Outre qu’ils comportent peu de liberté de manœuvre algorithmique, les calculs
dont nous parlons ne sont issus d’aucun problème, les symboles manipulés ne
renvoient à rien sinon, abstraitement, à des nombres ou des fonctions, aucune question n’a été posée au préalable à laquelle le calcul apporterait un élément de
réponse. Ces calculs n’ont pas d’amont. Ils ne viennent de nulle part. Et par
conséquent ils n’ont pas d’aval non plus, ils ne vont nulle part, sauf chez le
professeur qui comptabilise les fautes.

Face à ces activités de calcul les élèves sont en positions diverses. Certains y sont
très habiles et se souviennent, quand il s’agit de symboles littéraux, que ceux-ci
renvoient à des nombres ou des fonctions : en cas de difficulté, ils se donnent un
exemple numérique pour vérifier expérimentalement « comment ça marche ».
D’autres, tout aussi habiles que les premiers, et peut-être doués d’une mémoire plus
solide, exécutent le drill sans faute ou pratiquement, quoique sans savoir ce que les
symboles veulent dire. Ils appliquent aveuglément des règles qui leur apparaissent
comme totalement arbitraires.
D’autres élèves enfin, et on sait qu’ils sont nombreux,
ne réussissent pas à bien faire les calculs, ils font plein de fautes. Comme les
précédents, ils ne savent pas ce qu’ils font, mais en outre ils n’arrivent pas à le faire.
Les élèves de la première catégorie, ceux qui arrivent à calculer et à retourner le
cas échéant des lettres aux nombres, ne mobilisent dans l’activité de drill qu’une
pensée mathématique de courte portée.
Les élèves des deux autres catégories ne
pensent pas du tout sur le plan mathématique. Ils vivent la débâcle du sens. Dans leur
esprit, les symboles ont largué leurs référents. La porte est grande ouverte sur
l’arbitraire. Ils imaginent en calculant les choses les plus farfelues, les plus absurdes.
Beaucoup se mettent à vomir les calculs et, par effet d’entraînement, les
mathématiques. On les envoie à la remédiation, comme s’ils étaient malades, alors
que leur indigestion est sans doute la réaction saine d’un organisme ingurgitant des
arêtes sans chair, des symboles sans référents.

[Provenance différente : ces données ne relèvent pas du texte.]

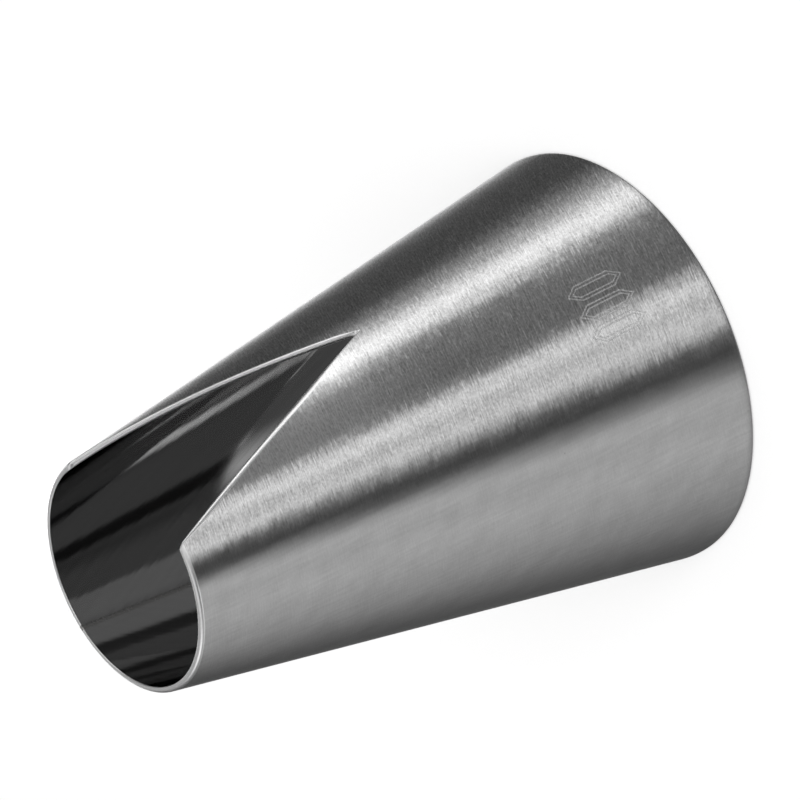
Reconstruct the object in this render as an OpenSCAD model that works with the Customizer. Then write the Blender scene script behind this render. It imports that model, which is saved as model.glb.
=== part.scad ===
// Piping nozzle: a cone of rolled sheet, closed by a welded seam, with a V notch cut out of its mouth.
// The nozzle stands on its base rim at z = 0, its axis is Z and the notch faces -Y. Millimetres and degrees.

/* [Cone] */
// Outer diameter of the base rim
base_d = 35; // [28:0.5:45]
// Outer diameter of the mouth rim
mouth_d = 19.4; // [16:0.1:27]
// Height from the base rim to the mouth rim
height = 50; // [35:0.5:80]
// Thickness of the sheet, square to its face
sheet_t = 0.5; // [0.3:0.05:1.2]

/* [Notch] */
// Depth of the notch below the mouth rim, down to its point on the outer face
notch_depth = 23.4; // [10:0.1:32]
// Distance between the two corners of the notch on the mouth rim
notch_w = 13.7; // [5:0.1:15]
// Angle at which the line where the two cuts meet falls towards the outside
notch_fall = 40; // [20:1:45]

/* [Seam] */
// Angle round the axis from the middle of the notch to the seam
seam_turn = 147; // [90:1:270]
// Width of the bead, which is the gap between the edges of the sheet
bead_w = 0.4; // [0.2:0.05:2]
// Height of the bead above the inner face of the cone
bead_rise = 0.03; // [0.02:0.01:0.3]

/* [Hidden] */
$fn = 128;
// Distance that a cut runs past the faces that it opens
overrun = 1;

base_r = base_d / 2;
mouth_r = mouth_d / 2;
// Half-angle of the cone, and the sheet's thickness measured level, along a radius
cone_angle = atan((base_r - mouth_r) / height);
sheet_across = sheet_t / cos(cone_angle);

// Point of the notch on the outer face, and how far out from the axis its corners lie
point_z = height - notch_depth;
point_r = base_r - point_z * tan(cone_angle);
corner_out = sqrt(mouth_r * mouth_r - notch_w * notch_w / 4);
// Half-width that the notch gains per unit of height, and per unit square to the line of its point
widening = notch_w / 2 / (notch_depth - (point_r - corner_out) * tan(notch_fall));
flank_slope = widening / cos(notch_fall);

// Band of sheet turned about the axis: a plain cone whose wall reaches `inward` from its outer face
module cone_wall(inward) {
    rotate_extrude()
        polygon([
            [base_r - inward, 0],
            [base_r, 0],
            [mouth_r, height],
            [mouth_r - inward, height]
        ]);
}

// Slab through one side of the wall, on the seam's line, as wide as the bead
module seam_slab() {
    rotate([0, 0, seam_turn - 90])
        translate([0, -bead_w / 2, -overrun])
            cube([base_r + overrun, bead_w, height + 2 * overrun]);
}

// Wedge that opens the notch, kept to the notch's own side of the axis
module notch_wedge() {
    intersection() {
        translate([0, -point_r, point_z])
            rotate([90 + notch_fall, 0, 0])
                linear_extrude(height = 2 * height, center = true)
                    polygon([
                        [0, 0],
                        [height * flank_slope, height],
                        [-height * flank_slope, height]
                    ]);
        translate([-base_r, -base_r - overrun, 0])
            cube([base_d, base_r + overrun, height + overrun]);
    }
}

module cone_shell() {
    color("silver")
        difference() {
            cone_wall(sheet_across);
            notch_wedge();
            seam_slab();
        }
}

module seam_weld() {
    color("darkgray")
        intersection() {
            cone_wall(sheet_across + bead_rise);
            seam_slab();
        }
}

cone_shell();
seam_weld();
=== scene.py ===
"""Looks of a steel piping nozzle: a cone of brushed sheet with a V notch, and the weld that closes it."""
import math

import bmesh
import bpy
from bpy.props import FloatProperty, FloatVectorProperty, PointerProperty
from mathutils import Matrix, Vector


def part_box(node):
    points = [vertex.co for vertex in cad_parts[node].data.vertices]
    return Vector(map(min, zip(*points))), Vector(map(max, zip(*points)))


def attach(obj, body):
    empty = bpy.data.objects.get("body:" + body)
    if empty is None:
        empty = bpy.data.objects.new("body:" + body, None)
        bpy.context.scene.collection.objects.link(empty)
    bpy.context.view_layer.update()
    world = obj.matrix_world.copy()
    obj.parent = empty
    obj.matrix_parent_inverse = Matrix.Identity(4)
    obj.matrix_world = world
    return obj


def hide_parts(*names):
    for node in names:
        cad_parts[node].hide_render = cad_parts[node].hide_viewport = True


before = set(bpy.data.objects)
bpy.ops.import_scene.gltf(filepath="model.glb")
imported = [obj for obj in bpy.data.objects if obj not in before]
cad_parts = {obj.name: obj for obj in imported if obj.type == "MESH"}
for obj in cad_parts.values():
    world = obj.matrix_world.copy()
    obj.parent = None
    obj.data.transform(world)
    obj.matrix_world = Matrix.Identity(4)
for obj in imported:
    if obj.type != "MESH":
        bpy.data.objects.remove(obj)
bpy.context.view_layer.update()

bl_info = {
    "name": "Cone Piping Nozzle",
    "version": (1, 0, 0),
    "blender": (4, 5, 0),
    "location": "3D View > Sidebar > Nozzle",
    "description": "Builds a brushed steel cone nozzle with a V notch, its weld, and a soft studio round it",
    "category": "Add Mesh",
}

MM = 0.001
# Vertices closer than this are one
MERGE_GAP = 0.001 * MM
# Share of a half of the sheet, or of the bead, within which a vertex lies on its end
END_GAP = 1e-4
UP = Vector((0.0, 0.0, 1.0))
NOTCH_SIDE = math.radians(-90)
# Places of the sheet's three materials on its piece
OUTSIDE, INSIDE, CUT = 0, 1, 2


# Sizes and finishes that a user would change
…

Mais revenons à notre question principale. S’il est vrai d’une part que l’activité
de drill est si répandue, et d’autre part qu’elle mobilise très peu ou pas du tout de
pensée (mathématique), pourquoi passe-t-on tant de temps à ne pas penser ?

2. L’effet du drill

Un premier effet de la pratique intensive du drill concerne les élèves qui n’y
réussissent pas. L’échec en calcul est un facteur, et sans doute non le moindre, de la
sélection scolaire. De nombreux élèves se dégoûtent de l’école, entre autres raisons
parce qu’ils n’ont pas su calculer. Si on admet que les activités de calcul en question
mobilisent peu de pensée, on doit se demander si l’échec en calcul est un critère de
sélection adéquat ou plus simplement acceptable.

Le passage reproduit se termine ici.